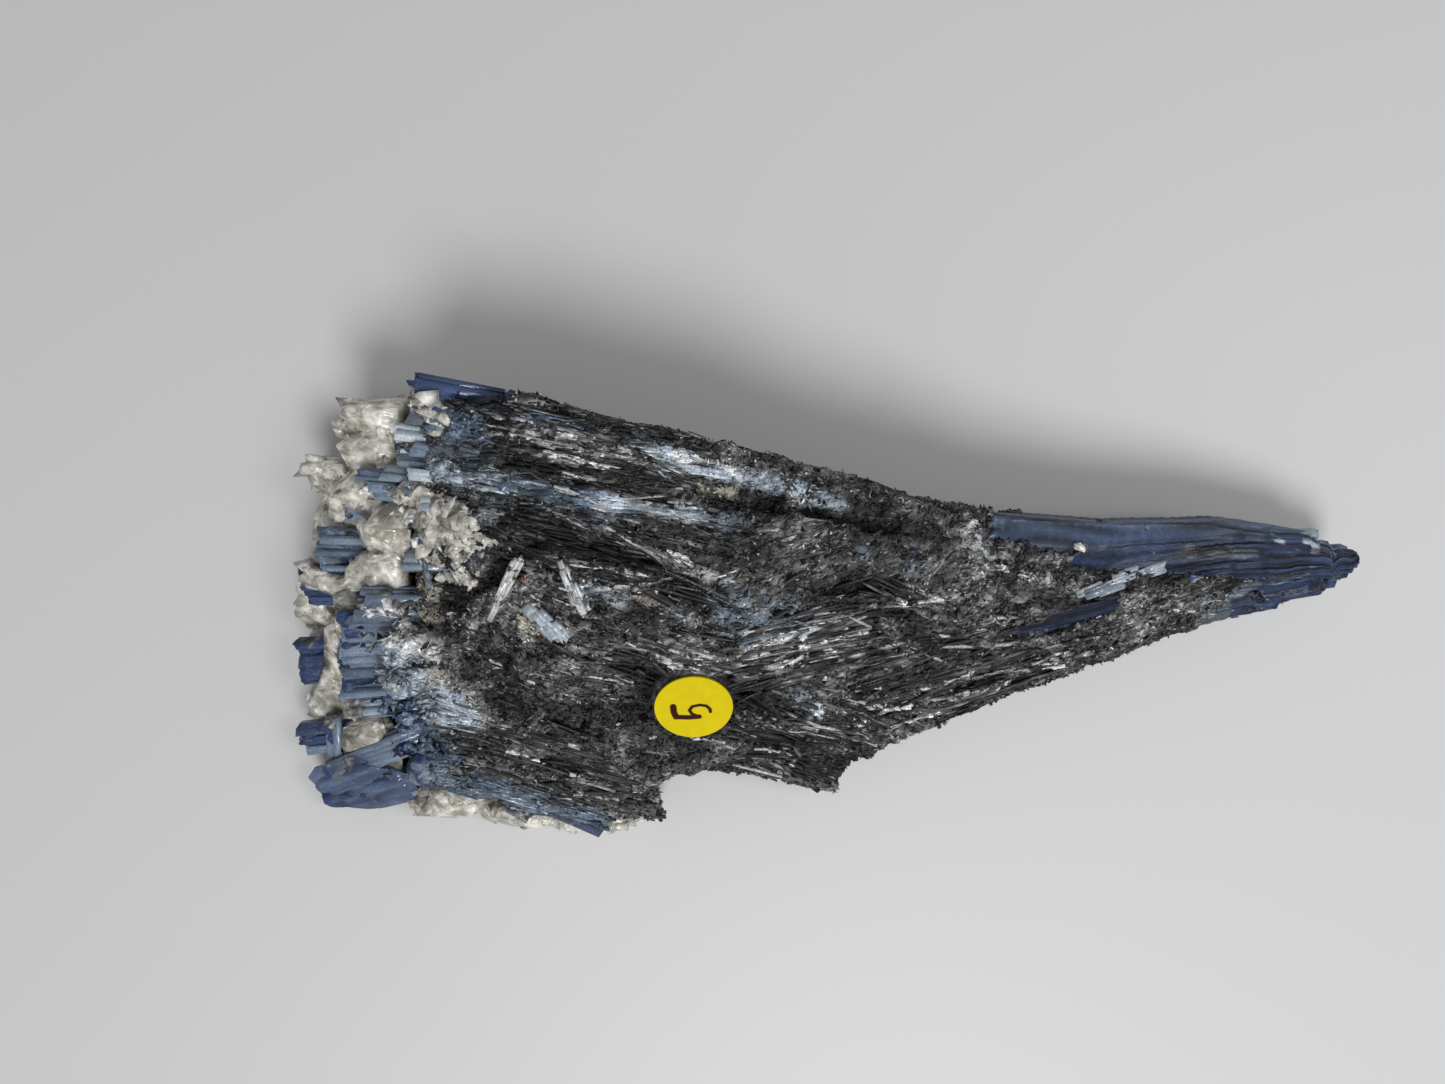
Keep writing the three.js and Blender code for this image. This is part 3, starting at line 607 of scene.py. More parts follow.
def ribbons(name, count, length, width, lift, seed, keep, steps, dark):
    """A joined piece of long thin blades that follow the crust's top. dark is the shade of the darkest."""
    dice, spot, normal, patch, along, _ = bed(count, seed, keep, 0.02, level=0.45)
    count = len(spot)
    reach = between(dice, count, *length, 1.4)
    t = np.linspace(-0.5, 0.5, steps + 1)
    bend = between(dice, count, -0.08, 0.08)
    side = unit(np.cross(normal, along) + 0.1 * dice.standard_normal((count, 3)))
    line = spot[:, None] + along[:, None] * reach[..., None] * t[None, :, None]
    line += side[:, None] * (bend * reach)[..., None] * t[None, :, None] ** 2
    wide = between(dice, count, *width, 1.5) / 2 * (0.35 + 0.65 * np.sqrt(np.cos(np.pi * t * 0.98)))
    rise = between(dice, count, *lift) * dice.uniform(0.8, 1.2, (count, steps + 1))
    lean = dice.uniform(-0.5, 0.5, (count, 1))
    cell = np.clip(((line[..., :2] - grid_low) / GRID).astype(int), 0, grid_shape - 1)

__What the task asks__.
Copy out all of the lines above exactly.

__Final result__.
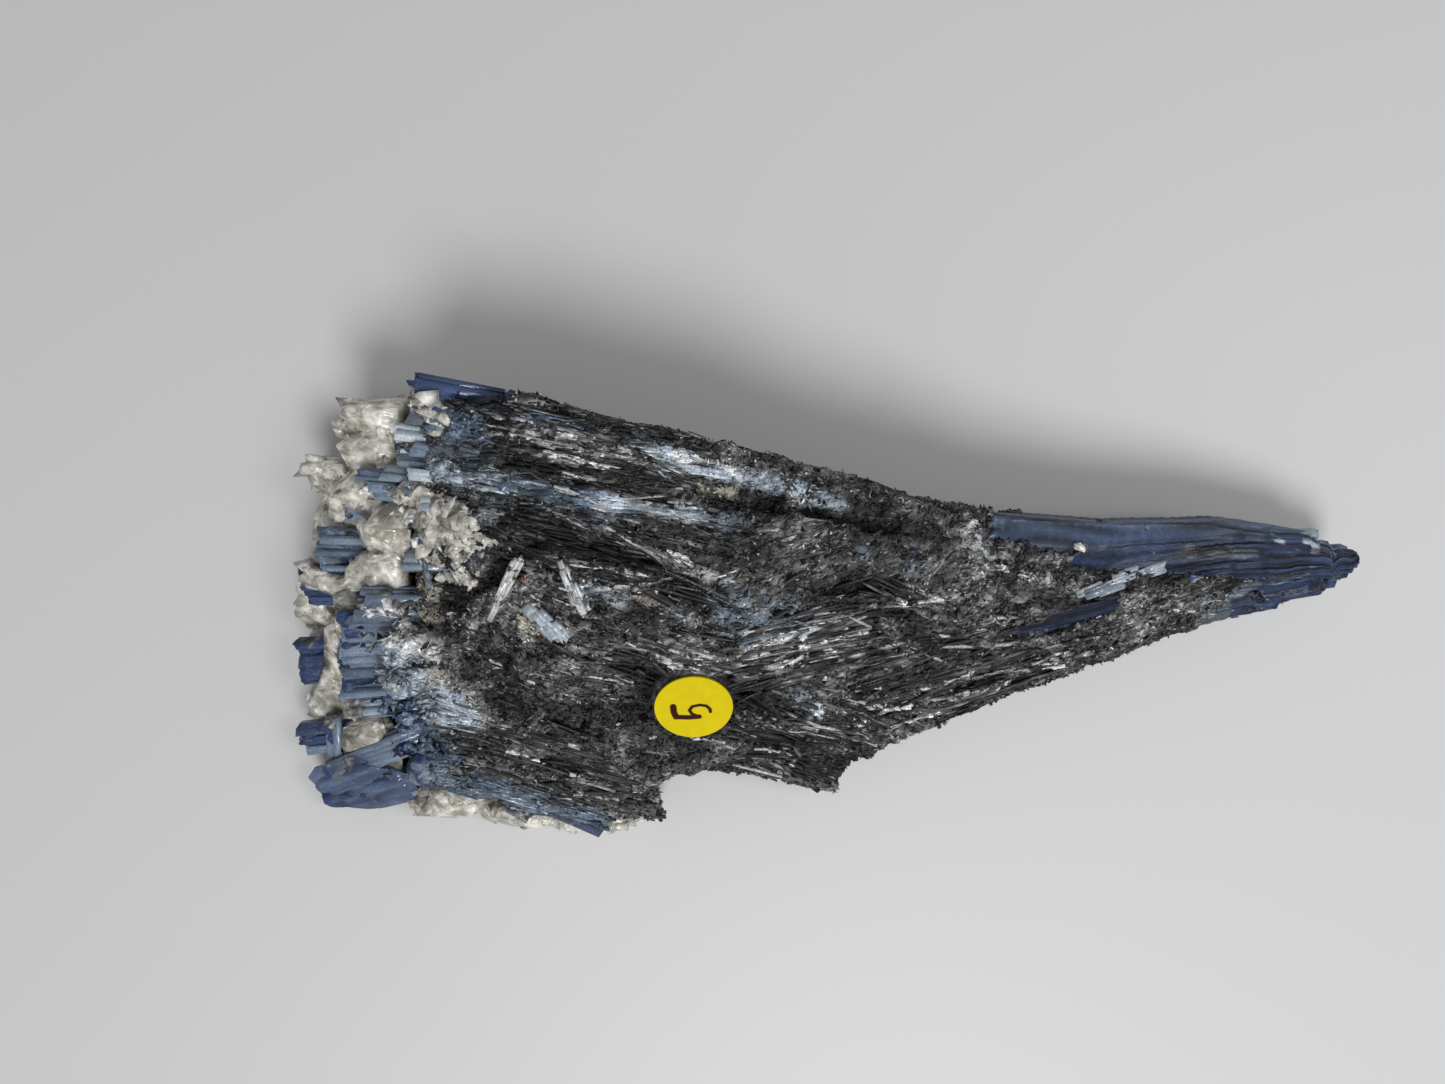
Keep writing the three.js and Blender code for this image. This is part 3, starting at line 607 of scene.py. More parts follow.
def ribbons(name, count, length, width, lift, seed, keep, steps, dark):
    """A joined piece of long thin blades that follow the crust's top. dark is the shade of the darkest."""
    dice, spot, normal, patch, along, _ = bed(count, seed, keep, 0.02, level=0.45)
    count = len(spot)
    reach = between(dice, count, *length, 1.4)
    t = np.linspace(-0.5, 0.5, steps + 1)
    bend = between(dice, count, -0.08, 0.08)
    side = unit(np.cross(normal, along) + 0.1 * dice.standard_normal((count, 3)))
    line = spot[:, None] + along[:, None] * reach[..., None] * t[None, :, None]
    line += side[:, None] * (bend * reach)[..., None] * t[None, :, None] ** 2
    wide = between(dice, count, *width, 1.5) / 2 * (0.35 + 0.65 * np.sqrt(np.cos(np.pi * t * 0.98)))
    rise = between(dice, count, *lift) * dice.uniform(0.8, 1.2, (count, steps + 1))
    lean = dice.uniform(-0.5, 0.5, (count, 1))
    cell = np.clip(((line[..., :2] - grid_low) / GRID).astype(int), 0, grid_shape - 1)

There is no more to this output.